Return each line that holds the word "right".

[Start of Input for this task]

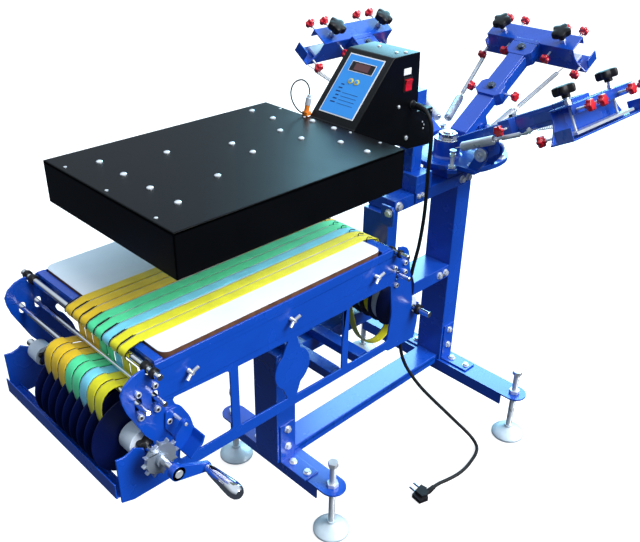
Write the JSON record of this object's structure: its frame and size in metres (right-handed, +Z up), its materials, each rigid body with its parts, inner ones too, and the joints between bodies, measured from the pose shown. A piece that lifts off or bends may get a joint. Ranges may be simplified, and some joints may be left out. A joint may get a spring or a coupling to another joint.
{
  "type": "screen printing carousel",
  "caption": "Floor-standing ribbon screen printer: ribbon pallet with crank unwinder and take-up, flash dryer, and a turntable with sprung tilting print heads.",
  "frame": {"origin": "centre of the bounding box's footprint, without the free mains cord, on the floor under the levelling feet", "axes": "+Z up; +X from the unwinder at the front to the turntable at the rear; +Y to the far side, away from the crank handle"},
  "size_m": [1.515, 0.8162, 1.063],
  "materials": {
    "blue_paint": "gloss powder coat",
    "navy_paint": "satin paint",
    "black_paint": "satin powder coat",
    "zinc": "zinc plated",
    "chrome": "polished",
    "pallet_board": "white laminate on board",
    "black_plastic": "matte",
    "red_plastic": "gloss",
    "panel_film": "printed film",
    "cord_rubber": "matte",
    "ribbon_yellow": "woven",
    "ribbon_sky": "woven",
    "ribbon_green": "woven",
    "ribbon_gold": "woven"
  },
  "bodies": {
    "stand": {"foot_channel_front": "blue_paint", "foot_channel_rear": "blue_paint", "lower_frame": "blue_paint", "mid_beam": "blue_paint", "post_middle": "blue_paint", "upper_beam": "blue_paint", "side_plate_near": "blue_paint", "side_plate_far": "blue_paint", "pallet": "pallet_board", "tray_bar": "blue_paint", "guide_bar_front": "blue_paint", "guide_bar_rear": "blue_paint", "ratchet_bracket": "blue_paint", "ribbon_yellow": "ribbon_yellow", "ribbon_sky": "ribbon_sky", "ribbon_green": "ribbon_green", "ribbon_gold": "ribbon_gold", "dryer_mast": "blue_paint", "base_plate": "blue_paint", "hub_bolt": "chrome", "power_cord": "cord_rubber", "power_plug": "black_plastic"},
    "foot_front_near": {"level_foot_fr": "zinc"},
    "foot_front_far": {"level_foot_fl": "zinc"},
    "foot_rear_near": {"level_foot_rr": "zinc"},
    "foot_rear_far": {"level_foot_rl": "zinc"},
    "unwinder": {"unwind_spool": "navy_paint", "ratchet_wheel": "zinc", "crank_arm": "blue_paint"},
    "crank_grip": {"crank_handle": "chrome"},
    "pawl": {"pawl": "blue_paint"},
    "take_up": {"takeup_spool": "navy_paint"},
    "front_top_roller": {"roller_front_top": "chrome"},
    "front_inner_roller": {"roller_front_inner": "chrome"},
    "front_outer_roller": {"roller_front_outer": "chrome"},
    "rear_top_roller": {"roller_rear_top": "chrome"},
    "rear_low_roller": {"roller_rear_low": "chrome"},
    "dryer": {"dryer_housing": "black_paint", "control_box": "black_paint", "control_panel": "panel_film"},
    "rocker": {"rocker_switch": "red_plastic"},
    "carousel": {"turntable": "blue_paint", "spring_al": "zinc", "spring_ar": "zinc", "spring_bl": "zinc", "spring_br": "zinc", "spring_cl": "zinc", "spring_cr": "zinc"},
    "head_a": {"head_arm_a": "blue_paint", "head_clamp_a": "blue_paint"},
    "knob_a1": {"clamp_knob_a1": "black_plastic"},
    "knob_a2": {"clamp_knob_a2": "black_plastic"},
    "head_b": {"head_arm_b": "blue_paint", "head_clamp_b": "blue_paint"},
    "knob_b1": {"clamp_knob_b1": "black_plastic"},
    "knob_b2": {"clamp_knob_b2": "black_plastic"},
    "head_c": {"head_arm_c": "blue_paint", "head_clamp_c": "blue_paint"},
    "knob_c1": {"clamp_knob_c1": "black_plastic"},
    "knob_c2": {"clamp_knob_c2": "black_plastic"}
  },
  "joints": [
    {"name": "foot_front_near_turn", "type": "hinge", "parent": "stand", "child": "foot_front_near", "pos_m": [-0.2145, -0.1674, 0.02], "axis": [0, 0, 1], "continuous": true},
    {"name": "foot_front_far_turn", "type": "hinge", "parent": "stand", "child": "foot_front_far", "pos_m": [-0.2145, 0.1926, 0.02], "axis": [0, 0, 1], "continuous": true},
    {"name": "foot_rear_near_turn", "type": "hinge", "parent": "stand", "child": "foot_rear_near", "pos_m": [0.3905, -0.2644, 0.02], "axis": [0, 0, 1], "continuous": true},
    {"name": "foot_rear_far_turn", "type": "hinge", "parent": "stand", "child": "foot_rear_far", "pos_m": [0.3905, 0.2896, 0.02], "axis": [0, 0, 1], "continuous": true},
    {"name": "unwinder_spin", "type": "hinge", "parent": "stand", "child": "unwinder", "pos_m": [-0.6825, 0.0126, 0.565], "axis": [0, 1, 0], "continuous": true},
    {"name": "crank_grip_spin", "type": "hinge", "parent": "unwinder", "child": "crank_grip", "pos_m": [-0.628, -0.3174, 0.544], "axis": [0, 1, 0], "continuous": true},
    {"name": "pawl_lift", "type": "hinge", "parent": "stand", "child": "pawl", "pos_m": [-0.631, -0.2214, 0.608], "axis": [0, 1, 0], "range_deg": [0, 40]},
    {"name": "take_up_spin", "type": "hinge", "parent": "stand", "child": "take_up", "pos_m": [0.0085, 0.0126, 0.545], "axis": [0, 1, 0], "continuous": true},
    {"name": "front_top_roller_spin", "type": "hinge", "parent": "stand", "child": "front_top_roller", "pos_m": [-0.6645, 0.0126, 0.715], "axis": [0, 1, 0], "continuous": true},
    {"name": "front_inner_roller_spin", "type": "hinge", "parent": "stand", "child": "front_inner_roller", "pos_m": [-0.6605, 0.0126, 0.66], "axis": [0, 1, 0], "continuous": true},
    {"name": "front_outer_roller_spin", "type": "hinge", "parent": "stand", "child": "front_outer_roller", "pos_m": [-0.692, 0.0126, 0.66], "axis": [0, 1, 0], "continuous": true},
    {"name": "rear_top_roller_spin", "type": "hinge", "parent": "stand", "child": "rear_top_roller", "pos_m": [-0.0695, 0.0126, 0.712], "axis": [0, 1, 0], "continuous": true},
    {"name": "rear_low_roller_spin", "type": "hinge", "parent": "stand", "child": "rear_low_roller", "pos_m": [-0.0575, 0.0126, 0.655], "axis": [0, 1, 0], "continuous": true},
    {"name": "dryer_height", "type": "slide", "parent": "stand", "child": "dryer", "axis": [0, 0, 1], "range_m": [-0.05, 0.05]},
    {"name": "rocker_switch_press", "type": "hinge", "parent": "dryer", "child": "rocker", "pos_m": [0.0995, -0.0514, 1], "axis": [1, 0, 0], "range_deg": [-12, 0]},
    {"name": "carousel_turn", "type": "hinge", "parent": "stand", "child": "carousel", "pos_m": [0.3545, 0.0126, 0.756], "axis": [0, 0, 1], "range_deg": [-45, 30]},
    {"name": "head_a_tilt", "type": "hinge", "parent": "carousel", "child": "head_a", "pos_m": [0.3545, 0.1376, 0.803], "axis": [-1, 0, 0], "range_deg": [0, 35.2], "stiffness_Nm_per_rad": 8, "springref_deg": -126.05, "deforming": ["spring_al", "spring_ar"]},
    {"name": "knob_a1_turn", "type": "hinge", "parent": "head_a", "child": "knob_a1", "pos_m": [0.2655, 0.3237, 1.03708], "axis": [0, -0.5764, 0.8171], "continuous": true},
    {"name": "knob_a2_turn", "type": "hinge", "parent": "head_a", "child": "knob_a2", "pos_m": [0.4435, 0.3237, 1.03708], "axis": [0, -0.5764, 0.8171], "continuous": true},
    {"name": "head_b_tilt", "type": "hinge", "parent": "carousel", "child": "head_b", "pos_m": [0.4795, 0.0126, 0.803], "axis": [0, 1, 0], "range_deg": [0, 33.3], "stiffness_Nm_per_rad": 8, "springref_deg": -126.05, "deforming": ["spring_bl", "spring_br"]},
    {"name": "knob_b1_turn", "type": "hinge", "parent": "head_b", "child": "knob_b1", "pos_m": [0.67326, 0.1016, 1.03078], "axis": [-0.549, 0, 0.8358], "continuous": true},
    {"name": "knob_b2_turn", "type": "hinge", "parent": "head_b", "child": "knob_b2", "pos_m": [0.67326, -0.0764, 1.03078], "axis": [-0.549, 0, 0.8358], "continuous": true},
    {"name": "head_c_tilt", "type": "hinge", "parent": "carousel", "child": "head_c", "pos_m": [0.3545, -0.1124, 0.803], "axis": [1, 0, 0], "range_deg": [0, 28.4], "stiffness_Nm_per_rad": 8, "springref_deg": -126.05, "deforming": ["spring_cl", "spring_cr"]},
    {"name": "knob_c1_turn", "type": "hinge", "parent": "head_c", "child": "knob_c1", "pos_m": [0.4435, -0.32491, 1.01339], "axis": [0, 0.4756, 0.8796], "continuous": true},
    {"name": "knob_c2_turn", "type": "hinge", "parent": "head_c", "child": "knob_c2", "pos_m": [0.2655, -0.32491, 1.01339], "axis": [0, 0.4756, 0.8796], "continuous": true}
  ]
}
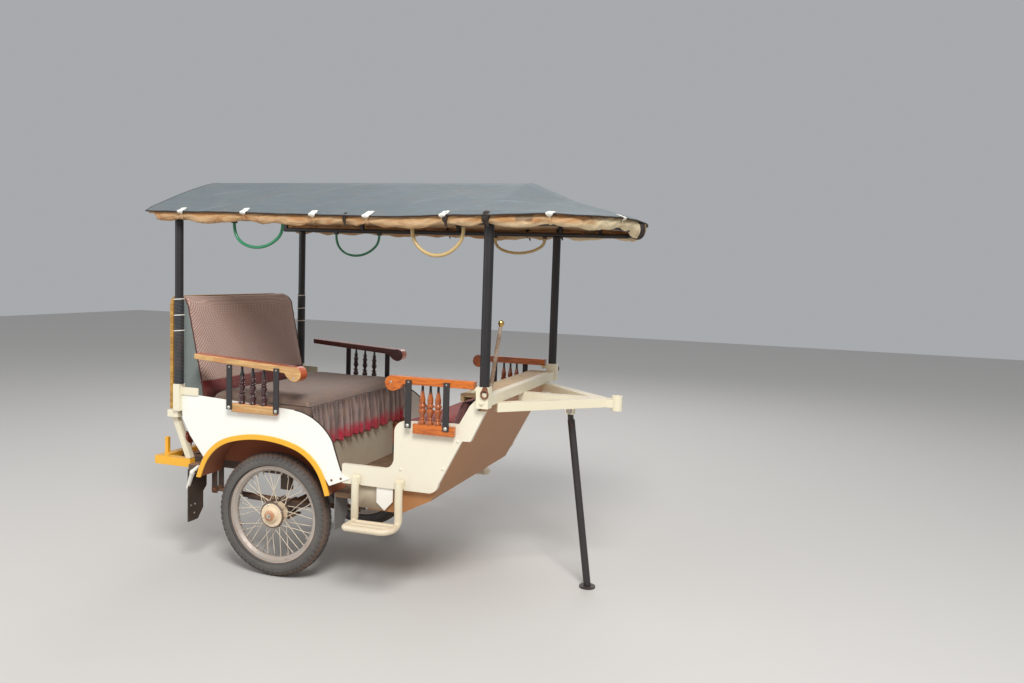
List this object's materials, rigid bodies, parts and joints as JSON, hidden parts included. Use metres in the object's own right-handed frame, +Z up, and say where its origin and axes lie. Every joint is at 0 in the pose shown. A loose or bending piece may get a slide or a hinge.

[End of Input for this task]

(Result for this task)
Write the JSON record of this object's structure: its frame and size in metres (right-handed, +Z up), its materials, each rigid body with its parts, inner ones too, and the joints between bodies, measured from the pose shown. A piece that lifts off or bends may get a joint. Ranges may be simplified, and some joints may be left out. A joint may get a spring or a coupling to another joint.
List this object's materials, rigid bodies, parts and joints as JSON, hidden parts included. Use metres in the object's own right-handed frame, +Z up, and say where its origin and axes lie. Every joint is at 0 in the pose shown. A loose or bending piece may get a slide or a hinge.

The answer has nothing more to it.